**WHAT IS NEEDED**.
Please start at the first line of the records beneath and quote each line exactly, ending with the line containing "its own belt.".

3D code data
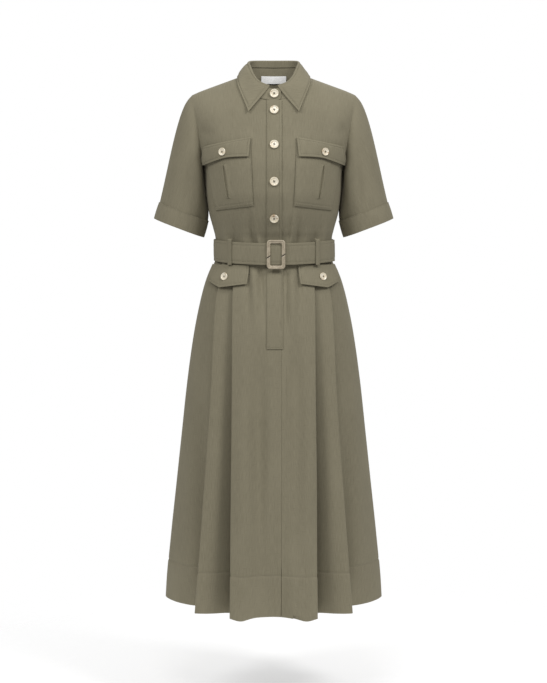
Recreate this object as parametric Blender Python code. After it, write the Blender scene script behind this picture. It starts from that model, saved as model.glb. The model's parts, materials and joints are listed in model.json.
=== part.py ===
"""Shirt dress with a collar, short sleeves, patch pockets, a pleated skirt and its own belt.

Metres, +Z up.  The front faces -Y and +X is the wearer's left.  The origin is the middle of the neck at the
height where the shoulder seams meet it, which is where the dress is held up.  Every piece is a closed wall of
cloth: its outer surface is worked out from the tables below, and its inner surface lies one thickness inside.
"""
import math

import bpy
import bmesh
from mathutils import Vector
from mathutils.bvhtree import BVHTree

# --- driving dimensions (metres) ------------------------------------------------------------------
CLOTH = 0.0012              # wall of one layer of cloth
DOUBLE = 0.0016             # wall of two layers, as in a flap, a band or a collar
SEAM = 0.0005               # space between two pieces sewn together
LIE = 0.0008                # space between a panel and what lies on it
WAIST = -0.374              # height of the waist seam
HEM = -1.144                # height of the skirt's edge
UNDERARM = -0.196           # height of the lowest point of the armhole
NECK_HALF = 0.072           # from the middle to the neck end of the shoulder seam
SHOULDER_HALF = 0.178       # from the middle to the sleeve end of the shoulder seam
RIDGE_TOP = 0.0062          # height of the shoulder seam at the neck
NECK_RISE = 0.0118          # how much higher its line would pass over the middle of the neck
SHOULDER_SLOPE = 0.363      # how fast the shoulder seam falls towards the sleeve
RIDGE_BACK = 0.004          # how far the shoulder seam lies behind the middle
FRONT_NECK = -0.046         # height of the neckline at the centre front
BACK_NECK = 0.004           # height of the neckline at the centre back
BAND_EDGE = 0.0170          # free edge of the button band, past the centre
BAND_SEAM = -0.0147         # its sewn edge

# The body's girth by height.  Power 2 is an ellipse, and a higher one is squarer.
BODY_COLUMNS = ("height", "half_width", "front", "back", "power")
BODY = (
    (-0.374, 0.1262, 0.0960, 0.0860, 2.20),
    (-0.343, 0.1276, 0.0995, 0.0880, 2.20),
    (-0.326, 0.1315, 0.1060, 0.0910, 2.20),
    (-0.286, 0.1420, 0.1210, 0.0980, 2.22),
    (-0.242, 0.1478, 0.1300, 0.1050, 2.25),
    (-0.196, 0.1512, 0.1290, 0.1100, 2.30),
    (-0.150, 0.1655, 0.1190, 0.1130, 2.35),
    (-0.109, 0.1780, 0.1040, 0.1110, 2.40),
    (-0.060, 0.1930, 0.0860, 0.1030, 2.40),
    (-0.030, 0.2010, 0.0770, 0.0960, 2.40),
    (0.0100, 0.2080, 0.0720, 0.0850, 2.40),
)

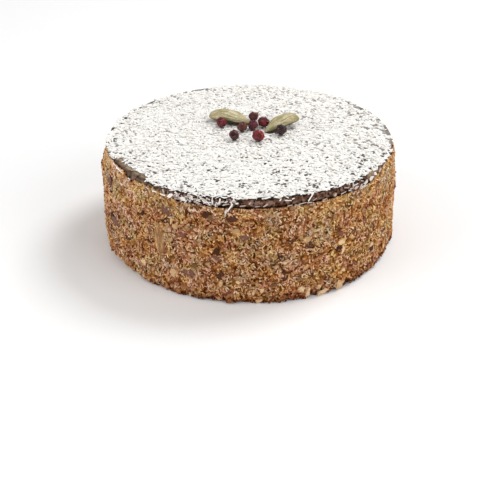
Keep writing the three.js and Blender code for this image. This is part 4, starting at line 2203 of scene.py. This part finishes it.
@dataclass(frozen=True)
class Berry:
    """One dried berry: unevenly shrunk and wrinkled, with a sunken crown that holds a dry star.

    Attributes:
        node: The CAD node that it stands for.
        ripeness: Its colour.
        crown: The direction that its crown faces.
        seed: For its wrinkles.
    """

    node: str
    ripeness: Ripeness
    crown: tuple[float, float, float]
    seed: int

    def skin_height(self, direction: Vector) -> tuple[float, float]:
        """Radius of the skin in a direction, for a berry of radius 1, and how deep it lies in a fold.

        Args:
            direction: A unit vector from the berry's middle.

        Returns:
            The radius, and how deep in a fold the skin is, from 0 to 1, which also sets painted shade.
        """
        offset = Vector((3.1 * self.seed, 1.7 * self.seed, 5.3 * self.seed))
        dents = noise.noise(1.3 * direction + offset)
        lobes = noise.noise(2.7 * direction + 2 * offset)
        folds = abs(noise.noise(3.4 * direction + offset))
        crease_shade = 1 - smooth(folds, 0.0, 0.2)
        near = direction.dot(Vector(self.crown).normalized())
        hollow = smooth(near, 0.82, 0.97)
        collar = smooth(near, 0.62, 0.82) * (1 - hollow)
        swell = 0.17 * dents + 0.12 * lobes + 0.04 * collar
        radius = 0.96 + swell - 0.075 * crease_shade - 0.22 * hollow
        return radius, max(crease_shade, hollow)

    def build(self) -> bpy.types.Object:
        """Models the berry in its solid's place.

        Returns:
            The berry.
        """
        low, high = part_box(self.node)
        middle, half = (low + high) / 2, (high - low) / 2
        bm = bmesh.new()
        bmesh.ops.create_icosphere(bm, subdivisions=5, radius=1.0)
        crease_shades = []
        for vertex in bm.verts:
            direction = vertex.co.normalized()
            radius, crease_shade = self.skin_height(direction)
            vertex.co = direction * radius
            # Painted shade: the skin is darkened in its folds and the crown's hollow, and on its
            # underside.
            crease_shades.append(max(crease_shade, smooth(-direction.z, 0.0, 0.8)))
        self.add_star(bm, crease_shades)
        bmesh.ops.scale(bm, verts=bm.verts, vec=half)
        bmesh.ops.translate(bm, verts=bm.verts, vec=middle)
        piece = object_from_bmesh(f"dried_{self.node}", bm)
        point_values(piece, "crease_shade", crease_shades)
        return piece

    def add_star(self, bm: bmesh.types.BMesh, crease_shades: list[float]) -> None:
        """Adds the small dry star in the crown.

        Args:
            bm: The berry, of radius 1, which gains the star's points.
            crease_shades: How much painted shade darkens each point, made longer for the star.
        """
        crown = Vector(self.crown).normalized()
        facing = crown.to_track_quat("Z", "Y").to_matrix().to_4x4()
        points = 5
        for i in range(points):
            place = (
                Matrix.Translation(0.74 * crown)
                @ facing
                @ Matrix.Rotation(FULL_TURN * i / points, 4, "Z")
                @ Matrix.Translation((0.13, 0, 0.05))
                @ Matrix.Rotation(math.radians(68), 4, "Y")
            )
            made = bmesh.ops.create_cone(
                bm,
                cap_ends=True,
                segments=6,
                radius1=0.07,
                radius2=0.015,
                depth=0.26,
                matrix=place,
            )
            crease_shades.extend(0.4 for _ in made["verts"])


@dataclass(frozen=True)
class GreenSeed:
    """One plump ribbed seed, blunt at one end and pointed at the other, arched along its back.

    Attributes:
        node: The CAD node that it stands for.
        width: Its width in millimetres.
        taper: How much slimmer its pointed end is, as a share of the width.
        lift: How much its blunt end is lifted, in degrees.
        arch: How high its back is arched, in millimetres.
        seed: For its unevenness.
        shaded: How high up its side the brown painted shade of its underside begins, on a unit ball.
        length: Its length in millimetres.
        depth: Its thickness in millimetres.
        ribs: How many ribs run along it.
    """

    node: str
    width: float
    taper: float
    lift: float
    arch: float
    seed: int
    shaded: float = 0.1
    length: float = 17.2
    depth: float = 5.2
    ribs: int = 11

    def build(self) -> bpy.types.Object:
        """Models the seed in its solid's place.

        Returns:
            The seed.
        """
        bm = bmesh.new()
        bmesh.ops.create_uvsphere(bm, u_segments=88, v_segments=56, radius=1.0)
        bmesh.ops.rotate(bm, verts=bm.verts, matrix=Matrix.Rotation(math.pi / 2, 3, "Y"))
        streaks, under_shades = [], []
        for vertex in bm.verts:
            # Painted shade: how much the underside is darkened.
            under_shades.append(smooth(-vertex.co.z, -self.shaded, 0.55))
            streaks.append(self.shape_point(vertex.co))
        turned = Matrix.Rotation(math.radians(SEED_TURNS[self.node]), 3, "Z") @ Matrix.Rotation(
            math.radians(self.lift), 3, "Y"
        )
        bmesh.ops.rotate(bm, verts=bm.verts, matrix=turned)
        self.lay_in_place(bm)
        piece = object_from_bmesh(f"green_{self.node}", bm)
        point_values(piece, "streak", streaks)
        point_values(piece, "under", under_shades)
        return piece

    def shape_point(self, point: Vector) -> float:
        """Moves a point of a unit ball to the seed's surface, in metres.

        Args:
            point: The point, changed in place.

        Returns:
            How light the husk's streak is there, from 0 to 1.
        """
        along = point.x
        around = math.atan2(point.z, point.y)
        uneven = noise.noise(Vector((2.2 * along, 1.3 * point.y, 1.3 * point.z + self.seed)))
        fibre = noise.noise(
            Vector((1.9 * along, 8 * math.cos(around), 8 * math.sin(around) + 3 * self.seed))
        )
        slim = 1 - self.taper * smooth(along, 0.3, 1)
        blunt = math.sqrt(1 + along * along / (1 - along)) if along < 0 else 1.0
        rib = 0.5 + 0.5 * math.cos(self.ribs * around + 0.8 * along + 2.5 * uneven)
        body = slim * blunt * (1 + 0.02 * (rib - 0.5) + 0.03 * fibre + 0.09 * uneven)
        belly = 0.8 if point.z < 0 else 1.0
        point.y *= 0.5 * self.width * body * MM
        point.z *= 0.5 * self.depth * body * belly * MM
        point.x *= 0.5 * self.length * (1 + 0.06 * max(0.0, along) ** 6) * MM
        point.z -= self.arch * along * along * MM
        return min(1.0, max(0.0, 0.25 * rib + 0.4 + 0.9 * fibre))

    def lay_in_place(self, bm: bmesh.types.BMesh) -> None:
        """Moves the seed to where its solid lies.

        Args:
            bm: The seed, already turned, which is moved.
        """
        low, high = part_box(self.node)
        places = np.array([vertex.co[:] for vertex in bm.verts])
        middle = (places.min(0) + places.max(0)) / 2
        shift = Vector(
            (
                (low.x + high.x) / 2 - middle[0],
                (low.y + high.y) / 2 - middle[1],
                low.z - places[:, 2].min(),
            )
        )
        bmesh.ops.translate(bm, verts=bm.verts, vec=shift)


@dataclass
class Sprig:
    """The berries and seeds that lie on the coconut like a sprig of holly."""

    berries: tuple[Berry, ...] = (
        Berry("berry_1", Ripeness.CLARET, (-0.4, -0.3, 0.9), 1),
        Berry("berry_2", Ripeness.DARK, (-0.3, -0.8, 0.5), 2),
        Berry("berry_3", Ripeness.BROWNED, (-0.6, 0.4, 0.7), 3),
        Berry("berry_4", Ripeness.RUSSET, (0.2, 0.5, 0.8), 4),
        Berry("berry_5", Ripeness.PURPLE, (0.1, -0.2, 1.0), 5),
        Berry("berry_6", Ripeness.CLARET, (0.7, -0.2, 0.7), 6),
        Berry("berry_7", Ripeness.SCARLET, (0.2, -0.9, 0.4), 7),
        Berry("berry_8", Ripeness.BLACKENED, (-0.1, -0.7, 0.7), 8),
    )
    seeds: tuple[GreenSeed, ...] = (
        GreenSeed("seed_left", width=7.4, taper=0.22, lift=5, arch=1.3, seed=1),
        GreenSeed("seed_right", width=6.6, taper=0.36, lift=7, arch=1.4, seed=2, shaded=0.4),
    )

    def build(self) -> None:
        """Builds the toppings and dresses them."""
        skins = {ripeness: BerrySkin(ripeness).material() for ripeness in Ripeness}
        for berry in self.berries:
            settle(berry.build(), skins[berry.ripeness], "berry", berry.node)
        husk = SeedHusk().material()
        for seed in self.seeds:
            settle(seed.build(), husk, "seed", seed.node)


# The studio


@dataclass(frozen=True)
class SoftBox:
    """A square studio light that faces the cake, in metres, degrees and watts."""

    name: str
    azimuth: float
    elevation: float
    distance: float
    size: float
    power: float

    def hang(self) -> None:
        """Adds the light."""
        azimuth, elevation = math.radians(self.azimuth), math.radians(self.elevation)
        out = Vector(
            (
                math.cos(elevation) * math.sin(azimuth),
                -math.cos(elevation) * math.cos(azimuth),
                math.sin(elevation),
            )
        )
        light = bpy.data.lights.new(self.name, "AREA")
        light.size = self.size
        light.energy = self.power
        lamp = bpy.data.objects.new(self.name, light)
        lamp.location = self.distance * out
        lamp.rotation_euler = out.to_track_quat("Z", "Y").to_euler()
        bpy.context.scene.collection.objects.link(lamp)


@dataclass
class Studio:
    """A plain pale floor, soft light, and the camera.

    Attributes:
        distance: From the camera to the point that it looks at.
        elevation: How steeply it looks down, in degrees.
        aim_height: Height of the point that it looks at, on the cake's axis.
        lens: Its focal length in millimetres.
        film: Width of its film in millimetres.
    """

    distance: float = 0.43526
    elevation: float = 29.6
    aim_height: float = -0.01044
    lens: float = 72.13
    film: float = 36.0
    floor_size: float = 4.0
    floor_colour: Colour = (0.95, 0.95, 0.95)
    sky: float = 0.47
    lights: tuple[SoftBox, ...] = field(
        default_factory=lambda: (
            SoftBox("key", azimuth=125, elevation=55, distance=1.1, size=0.4, power=5.9),
            SoftBox("right", azimuth=56, elevation=28, distance=1.2, size=0.9, power=5.3),
            SoftBox("left", azimuth=-70, elevation=28, distance=1.2, size=0.9, power=5.3),
        )
    )

    def build(self) -> None:
        """Lays the floor, hangs the lights and sets the camera."""
        self.lay_floor()
        for light in self.lights:
            light.hang()
        world = bpy.data.worlds.new("studio")
        world.use_nodes = True
        world.node_tree.nodes["Background"].inputs["Color"].default_value = (1, 1, 1, 1)
        world.node_tree.nodes["Background"].inputs["Strength"].default_value = self.sky
        scene = bpy.context.scene
        scene.world = world
        scene.view_settings.view_transform = "Standard"
        scene.view_settings.look = "None"
        self.set_camera(scene)

    def lay_floor(self) -> None:
        """Adds the floor, which is not part of the cake."""
        bm = bmesh.new()
        bmesh.ops.create_grid(bm, x_segments=1, y_segments=1, size=self.floor_size / 2)
        floor = object_from_bmesh("floor", bm)
        board = ShaderBoard("floor")
        board.dress((*self.floor_colour, 1.0), 0.9, gloss=0.1)
        floor.data.materials.append(board.material)

    def set_camera(self, scene: bpy.types.Scene) -> None:
        """Aims the camera at the cake from in front and above.

        Args:
            scene: The scene that it is set in.
        """
        elevation = math.radians(self.elevation)
        back = Vector((0, -math.cos(elevation), math.sin(elevation)))
        camera_data = bpy.data.cameras.new("camera")
        camera_data.sensor_width = self.film
        camera_data.lens = self.lens
        camera = bpy.data.objects.new("camera", camera_data)
        camera.location = Vector((0, 0, self.aim_height)) + self.distance * back
        camera.rotation_euler = Euler((math.pi / 2 - elevation, 0, 0))
        scene.collection.objects.link(camera)
        scene.camera = camera


def main() -> None:
    """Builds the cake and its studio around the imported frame."""
    logging.basicConfig(level=logging.INFO, format="%(name)s %(message)s")
    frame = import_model()
    LOG.info("frame: %d nodes", len(frame["nodes"]))
    cake = CakeMeasures.from_frame()
    LOG.info("measures: %s", cake)
    Studio().build()
    CrumbBody(cake).build()
    IcingSlab(cake).build()
    Coconut(cake).build()
    Sprig().build()


if __name__ == "__main__":
    main()
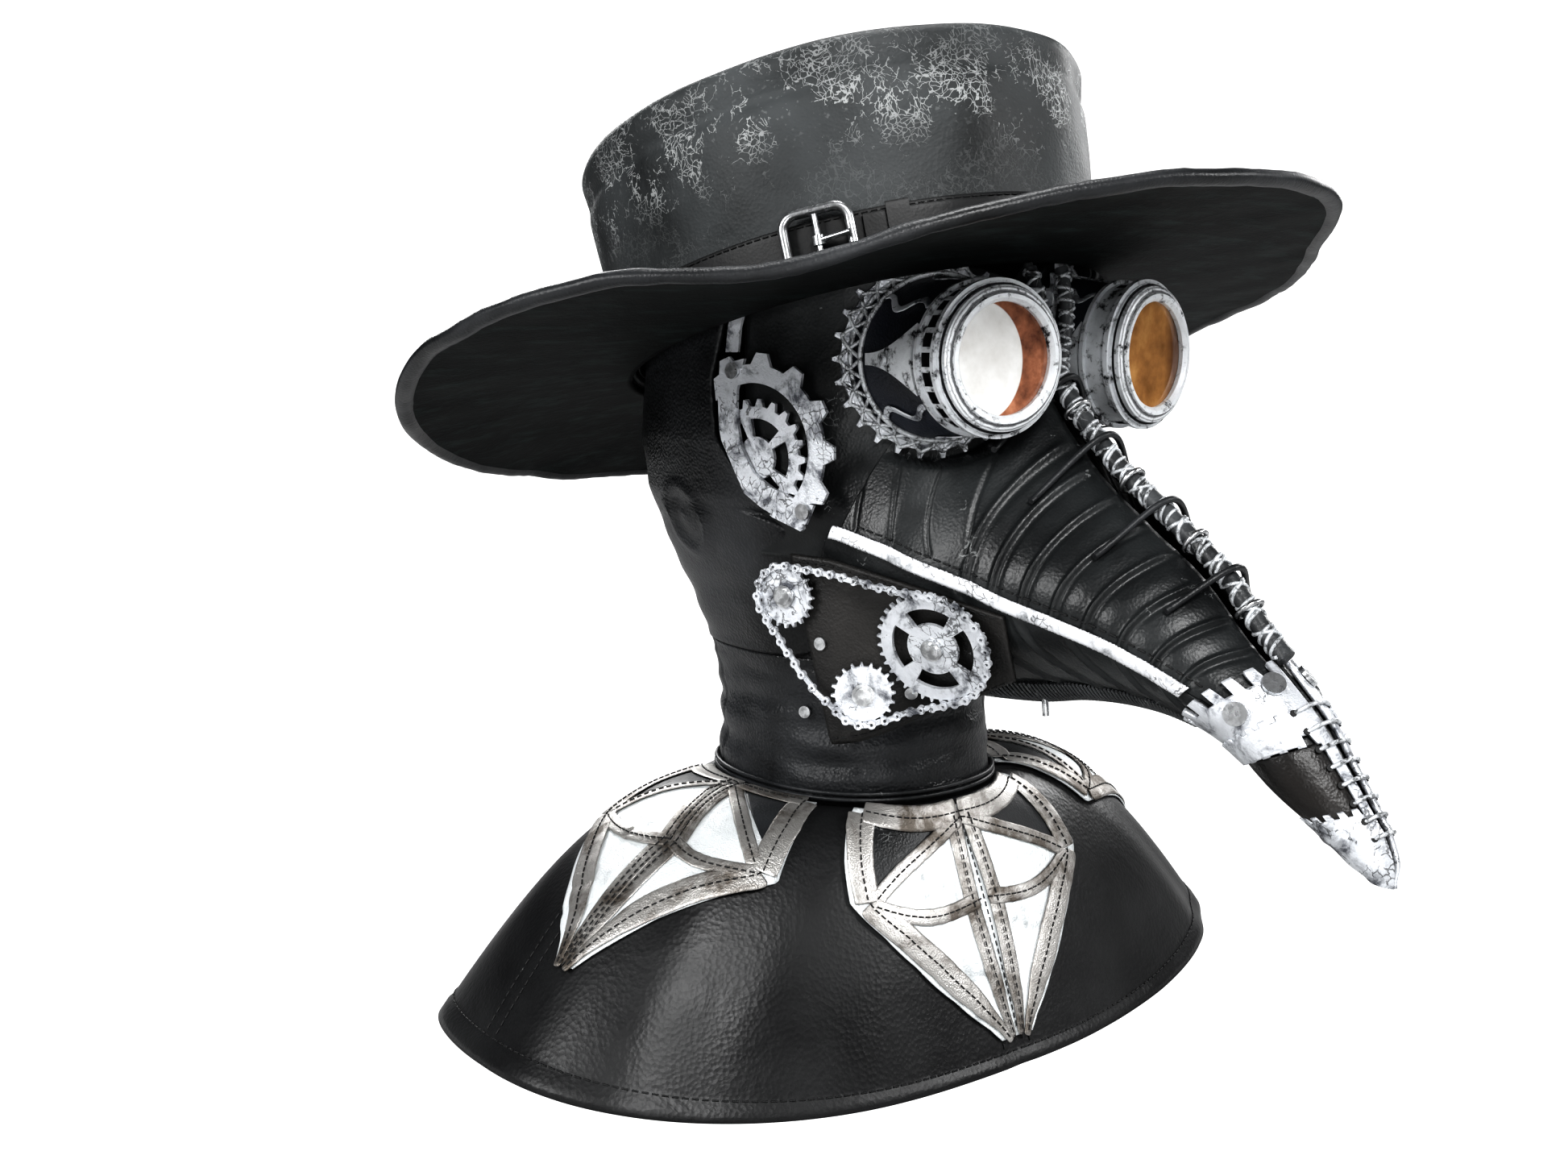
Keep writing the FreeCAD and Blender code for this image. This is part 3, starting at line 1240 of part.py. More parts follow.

**RESULT**.
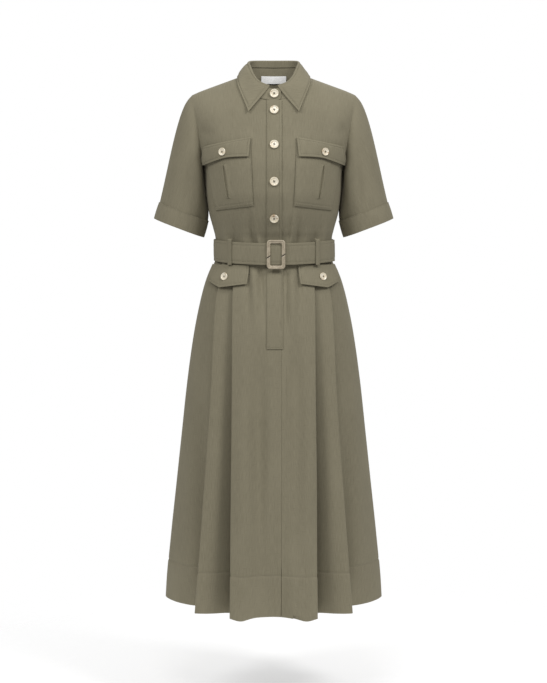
Recreate this object as parametric Blender Python code. After it, write the Blender scene script behind this picture. It starts from that model, saved as model.glb. The model's parts, materials and joints are listed in model.json.
=== part.py ===
"""Shirt dress with a collar, short sleeves, patch pockets, a pleated skirt and its own belt.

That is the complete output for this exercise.